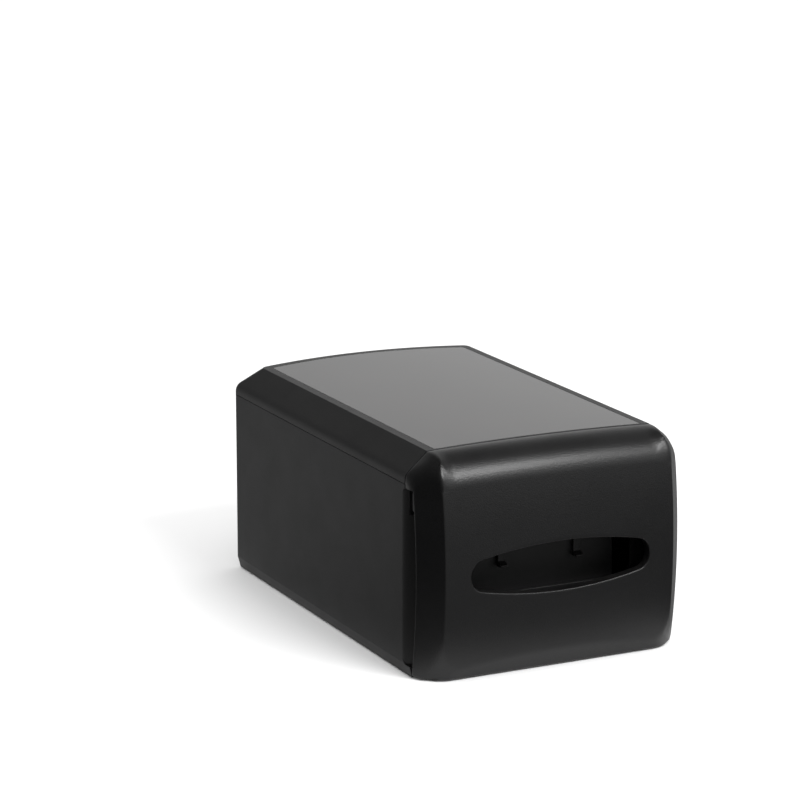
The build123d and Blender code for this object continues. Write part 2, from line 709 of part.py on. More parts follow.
with BuildPart() as pusher_plate:
    middle_z = (pusher_plate_low + pusher_plate_high) / 2
    tall = pusher_plate_high - pusher_plate_low
    with BuildSketch(Plane.XZ.offset(-carriage_front_y)):
        with Locations((0, middle_z)):
            RectangleRounded(2 * pusher_plate_half_width, tall, pusher_corner_radius)
    extrude(amount=pusher_plate_thickness)
    # rim turned back round the edge, open where the carriage stands
    with BuildSketch(Plane.XZ.offset(-carriage_front_y - pusher_rim_depth)):
        with Locations((0, middle_z)):
            RectangleRounded(2 * pusher_plate_half_width, tall, pusher_corner_radius)
            RectangleRounded(2 * pusher_plate_half_width - 2 * pusher_rim, tall - 2 * pusher_rim,
                             pusher_corner_radius - pusher_rim, mode=Mode.SUBTRACT)
        with Locations((0, pusher_plate_low)):
            Rectangle(2 * (carriage_half_width + 1), 4 * pusher_rim, mode=Mode.SUBTRACT)
    extrude(amount=pusher_rim_depth)
    for px in (-plate_screw_x, plate_screw_x):
        with Locations(Plane((px, pusher_y, plate_screw_z), x_dir=(1, 0, 0), z_dir=(0, -1, 0))):
            CounterSinkHole(screw_radius, screw_head_radius, depth=2 * pusher_plate_thickness,
                            counter_sink_angle=90)

with BuildPart() as pusher_screws:
    for px in (-plate_screw_x, plate_screw_x):
        with Locations(Plane((px, pusher_y, plate_screw_z), x_dir=(1, 0, 0), z_dir=(0, -1, 0))):
            add(flat_screw(screw_radius, screw_head_radius, screw_head_radius - screw_radius,
                           pusher_plate_thickness + upright_thickness + 2))

with BuildPart() as drum_pin:
    with BuildSketch(Plane.YZ.offset(-pin_end)):
        with Locations((drum_y, drum_z)):
            Circle(drum_pin_radius)
    extrude(amount=2 * pin_end + 2)
    with BuildSketch(Plane.YZ.offset(-pin_end)):
        with Locations((drum_y, drum_z)):
            Circle(drum_pin_radius + 1.5)
    extrude(amount=-1.5)

with BuildPart() as drum_clip:
    with BuildSketch(Plane.YZ.offset(pin_end + 0.2)):
        with Locations((drum_y, drum_z)):
            Circle(drum_pin_radius + 1.5)
            Circle(drum_pin_radius, mode=Mode.SUBTRACT)
            Rectangle(2 * drum_pin_radius - 1.4, 20, align=(Align.CENTER, Align.MIN), mode=Mode.SUBTRACT)
    extrude(amount=0.8)

with BuildPart() as spring_drum:
    with BuildSketch(Plane.YZ.offset(-coil_half_width - cheek_gap / 2)):
        with Locations((drum_y, drum_z)):
            Circle(drum_hub_radius)
            Circle(drum_pin_radius + running_gap, mode=Mode.SUBTRACT)
            with PolarLocations(drum_hub_radius - 2.4, 5):
                Circle(1.3, mode=Mode.SUBTRACT)
    extrude(amount=2 * coil_half_width + cheek_gap)

with BuildPart() as spring_coil:
    with BuildSketch(Plane.YZ.offset(-coil_half_width + 0.4)):
        with Locations((drum_y, drum_z)):
            Circle(coil_radius)
            Circle(drum_hub_radius, mode=Mode.SUBTRACT)
    extrude(amount=2 * coil_half_width - 0.8)


# ---------------------------------------------------------------------------
# top cover with its window
# ---------------------------------------------------------------------------
def window_outline(margin):
    """Plan of the window with a margin round it."""
    side = half_width - chamfer_run - rim_width + margin
    corner = back_corner_y - back_chamfer_run - rim_width + margin
    middle = back_y - back_chamfer_run - rim_width + margin
    return rounded_back(side, cover_front_y + front_bar - margin, corner, middle, window_corner_radius)


def crown_slab(thickness, front, back):
    """Slab under the crowned top surface, thick enough for a panel."""
    side = half_width - chamfer_run
    with BuildPart() as slab:
        with BuildSketch(Plane.XZ.offset(-back)):
            with BuildLine():
                Line((side, chamfer_top - thickness), (side, chamfer_top))
                ThreePointArc((side, chamfer_top), (0, overall_height), (-side, chamfer_top))
                Line((-side, chamfer_top), (-side, chamfer_top - thickness))
                ThreePointArc((-side, chamfer_top - thickness), (0, overall_height - thickness),
                              (side, chamfer_top - thickness))
            make_face()
        extrude(amount=back - front)
    return slab.part


def crown_cap():
    """Crowned cap that sits on the flat top inside the chamfers."""
    with BuildPart() as cap:
        add(crown_slab(crown_rise + 1, cover_front_y, back_y))
        with BuildSketch(Plane.XY.offset(chamfer_top)):
            add(top_outline(0, cover_front_y, corner_radius))
        extrude(amount=crown_rise + 1, mode=Mode.INTERSECT)
    return cap.part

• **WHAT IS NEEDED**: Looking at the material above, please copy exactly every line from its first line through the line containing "extrude(amount=-1.5)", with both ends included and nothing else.

• **REPLY TO THE EXERCISE**:
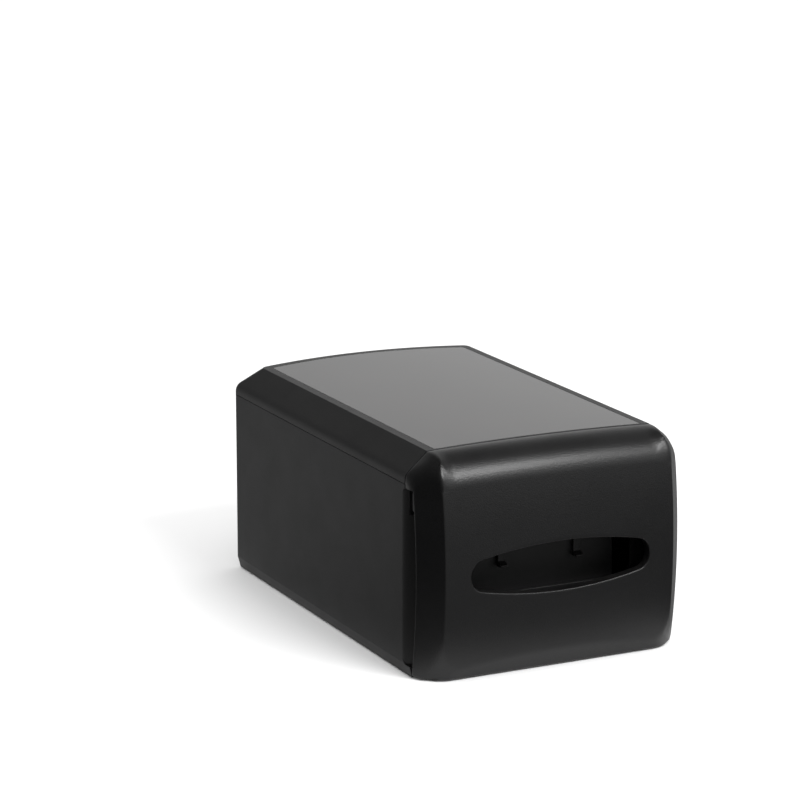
The build123d and Blender code for this object continues. Write part 2, from line 709 of part.py on. More parts follow.
with BuildPart() as pusher_plate:
    middle_z = (pusher_plate_low + pusher_plate_high) / 2
    tall = pusher_plate_high - pusher_plate_low
    with BuildSketch(Plane.XZ.offset(-carriage_front_y)):
        with Locations((0, middle_z)):
            RectangleRounded(2 * pusher_plate_half_width, tall, pusher_corner_radius)
    extrude(amount=pusher_plate_thickness)
    # rim turned back round the edge, open where the carriage stands
    with BuildSketch(Plane.XZ.offset(-carriage_front_y - pusher_rim_depth)):
        with Locations((0, middle_z)):
            RectangleRounded(2 * pusher_plate_half_width, tall, pusher_corner_radius)
            RectangleRounded(2 * pusher_plate_half_width - 2 * pusher_rim, tall - 2 * pusher_rim,
                             pusher_corner_radius - pusher_rim, mode=Mode.SUBTRACT)
        with Locations((0, pusher_plate_low)):
            Rectangle(2 * (carriage_half_width + 1), 4 * pusher_rim, mode=Mode.SUBTRACT)
    extrude(amount=pusher_rim_depth)
    for px in (-plate_screw_x, plate_screw_x):
        with Locations(Plane((px, pusher_y, plate_screw_z), x_dir=(1, 0, 0), z_dir=(0, -1, 0))):
            CounterSinkHole(screw_radius, screw_head_radius, depth=2 * pusher_plate_thickness,
                            counter_sink_angle=90)

with BuildPart() as pusher_screws:
    for px in (-plate_screw_x, plate_screw_x):
        with Locations(Plane((px, pusher_y, plate_screw_z), x_dir=(1, 0, 0), z_dir=(0, -1, 0))):
            add(flat_screw(screw_radius, screw_head_radius, screw_head_radius - screw_radius,
                           pusher_plate_thickness + upright_thickness + 2))

with BuildPart() as drum_pin:
    with BuildSketch(Plane.YZ.offset(-pin_end)):
        with Locations((drum_y, drum_z)):
            Circle(drum_pin_radius)
    extrude(amount=2 * pin_end + 2)
    with BuildSketch(Plane.YZ.offset(-pin_end)):
        with Locations((drum_y, drum_z)):
            Circle(drum_pin_radius + 1.5)
    extrude(amount=-1.5)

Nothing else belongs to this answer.